Start with the colors. Notice how a red square feels different from a black one. Then look at the relationships between forms – how shapes seem to float, advance, or recede in space. Pay attention to texture if you can see the work in person; Malevich varied his brushstrokes deliberately.

Don’t overthink it. If it makes you feel calm, energized, confused, or even annoyed, then its working. Malevich wanted pure emotional responses, not intellectual analysis. Though ironically, he wrote thousands of words trying to explain what shouldn’t need explanation, which says something about the human need to verbalize experiences.

Why Suprematism Art Still Matters

A century later, Suprematism art remains influential. Minimalist artists in the 1960s were definitely looking at Malevich. Contemporary designers reference Suprematist compositions. Every time someone makes a logo with simple geometric shapes, there’s a tiny echo of Suprematism there.

But more importantly, Malevich asked questions that still feel relevant: What is art’s essence? Can form and color communicate without representing anything? What happens when you strip everything away until only feeling remains? These aren’t settled questions, which is why people still argue about that black square.

Quick Takeaways

If you’ve made it this far, here’s what’s worth remembering about Suprematism art:

  • Malevich founded the movement around 1913-1915 as a radical break from representational art
  • The black square painted in 1915 became the iconic symbol and “zero point” of the movement
  • Suprematism art focused on basic geometric forms painted in limited colors to express “pure feeling”
  • The movement lasted roughly until the mid-1920s when Stalin’s government suppressed abstract art
  • Key works include Black Square, White on White, and various dynamic compositions with floating shapes
  • Influences ranged from Cubism and Futurism to Russian folk art and mystical philosophy
  • Despite its short lifespan, Suprematism influenced modernist movements worldwide including Bauhaus and De Stijl
Suprematism art
El Lissitzky, Proun Composition. c. 1922

Looking Back at the Revolution

So yeah – Suprematism art was this wild moment when painting stripped itself down to almost nothing and then declared itself reborn. Was it pretentious? Absolutely. Was it revolutionary? Also yes.

The thing I’ve come to appreciate about Malevich is his conviction. He really believed that a black square could change how people perceive reality. Whether he was right is still up for debate. But he committed fully to the idea, even when it meant basically ending his career under Stalin’s regime.

We’re now over a hundred years past that first exhibition in Petrograd. Suprematism art hasn’t solved the world’s problems or unlocked cosmic consciousness like Malevich hoped. But every time someone creates something radically simple – whether it’s art, design, or music – and says “this is all you need,” they’re channeling a bit of that Suprematist spirit.

The movement burned bright and fast, then got snuffed out by politics. But its asking us to see differently, to feel without thinking, to find meaning in the supposedly meaningless – that project continues. Which is more then you can say for most art movements that crash and burn within a decade.

FAQs

What makes Suprematism art different from other abstract art movements?

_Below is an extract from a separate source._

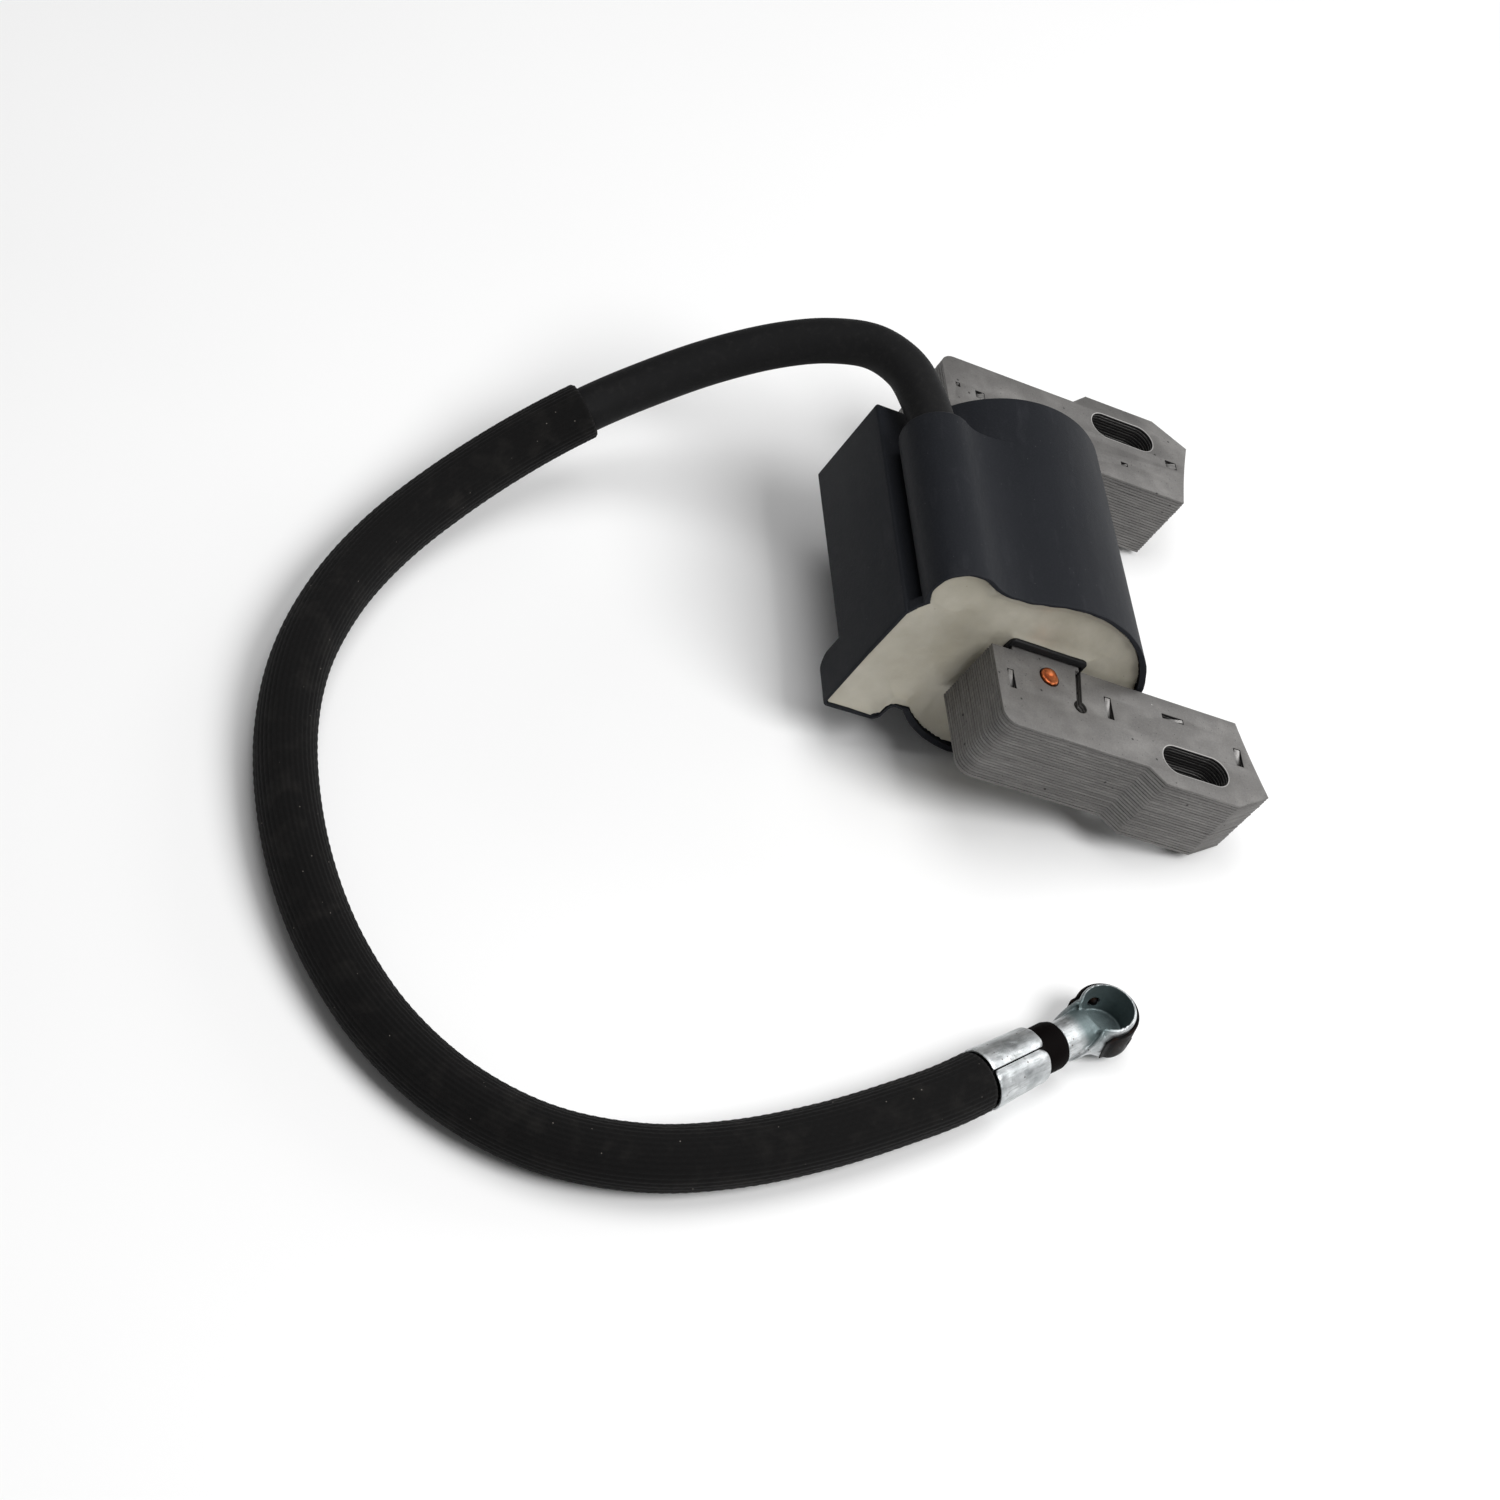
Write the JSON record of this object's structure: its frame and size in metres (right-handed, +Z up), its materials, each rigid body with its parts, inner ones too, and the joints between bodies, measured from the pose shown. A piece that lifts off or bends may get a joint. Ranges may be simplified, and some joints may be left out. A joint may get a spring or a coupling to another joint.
{
  "type": "electronic_flywheel_ignition_coil_with_lead",
  "caption": "Small-engine ignition coil: a U-shaped laminated core with slotted legs, a dark potted housing and a sleeved spark-plug lead with a crimped metal terminal.",
  "frame": {"origin": "Middle of the coil's footprint on the surface that it lies on, the lead left out.", "axes": "X runs from the legs' backs towards their pole faces, +Y from the open end's leg to the leg under the lead tower, Z up. The stack's normal leans from +Z towards +X by the rest tilt of 17.8 degrees."},
  "size_m": [0.1462, 0.1394, 0.0397],
  "materials": {
    "sheet_steel": "satin varnished laminations",
    "copper": "bright",
    "housing_plastic": "matte moulded",
    "resin": "cast, half gloss",
    "bobbin_plastic": "moulded",
    "enamel_wire": "enamelled wire",
    "board_laminate": "solder-mask green",
    "component_case": "moulded",
    "component_ceramic": "lacquered",
    "brass": "bright",
    "rubber": "matte",
    "braid": "woven sleeve",
    "zinc_plate": "bright zinc plate",
    "dark_spring": "oiled spring steel with rust"
  },
  "bodies": {
    "root": {"core_laminations": "sheet_steel", "ground_pin": "copper", "housing": "housing_plastic", "potting_compound": "resin", "primary_bobbin": "bobbin_plastic", "primary_winding": "enamel_wire", "secondary_bobbin": "bobbin_plastic", "secondary_winding_1": "enamel_wire", "secondary_winding_2": "enamel_wire", "secondary_winding_3": "enamel_wire", "secondary_winding_4": "enamel_wire", "secondary_winding_5": "enamel_wire", "secondary_winding_6": "enamel_wire", "circuit_board": "board_laminate", "power_transistor": "component_case", "trigger_coil": "enamel_wire", "resistor": "component_ceramic", "diode": "component_case", "ht_contact": "brass", "lead_conductor": "copper", "lead_insulation": "rubber", "lead_sleeve": "braid", "plug_terminal": "zinc_plate", "terminal_spring": "dark_spring"}
  },
  "joints": []
}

Suprematism art strips visual elements down to the absolute basics – just geometric forms and flat colors, nothing else. While other abstract movements like Cubism still referenced real objects in fragmented ways, Suprematism eliminated all connections to the physical world. Malevich wanted pure abstraction that existed entirely on its own terms, focused on feeling rather than representation. The movement also had a mystical, almost spiritual quality that set it apart from more materially-focused movements like Constructivism.

Why did Malevich paint Black Square?

Malevich created Black Square as the “zero point” of painting – a complete reset of what art could be. He wanted to free art from representing the real world and instead focus on pure artistic feeling. The black square on white background was the simplest possible composition, stripped of all references to nature or objects. It was meant to be experienced emotionally rather than understood intellectually. Some scholars also point out that X-rays revealed earlier paintings underneath, suggesting the work evolved from earlier experiments rather then appearing fully formed.

How did the Russian Revolution affect Suprematism art?

Initially, the revolutionary atmosphere in Russia helped Suprematism thrive because artists felt empowered to break all the old rules and reimagine everything from scratch. The movement aligned with the revolutionary spirit of starting over completely. However, when Stalin rose to power in the mid-1920s, everything changed. The Soviet government wanted art that masses could easily understand and that promoted socialist values. Abstract art like Suprematism was seen as elitist and useless to the worker’s cause. By 1934, Socialist Realism was the only acceptable style, and Suprematism was effectively dead in Russia.

What is the “White on White” painting about?

“White on White” (1918) represents Malevich pushing Suprematism art to its logical extreme. It shows a white square painted in a slightly different shade of white than the background – you can barely see it. This was Malevich exploring how far he could reduce painting before it ceased to be art at all. The subtle tonal differences create a sense of the square floating in space. Some interpret it as representing infinite possibility or transcendence beyond the material world. Others see it as Malevich reaching the endpoint of his own philosophy, where painting almost disappears entirely.

How can I understand Suprematism art if I don’t “get it”?

Don’t worry about getting it intellectually – that’s not really the point. Malevich wanted people to experience Suprematism art emotionally and directly. Just look at the shapes and colors without trying to find hidden meanings. Notice how different forms make you feel – does a black square feel heavy or stable? Does a red circle feel energetic? Pay attention to how shapes seem to move or float in space. If you’re confused or even frustrated, that’s a legitimate response too. The worst thing you can do is pretend to see something profound when your honestly just seeing geometric shapes on a canvas.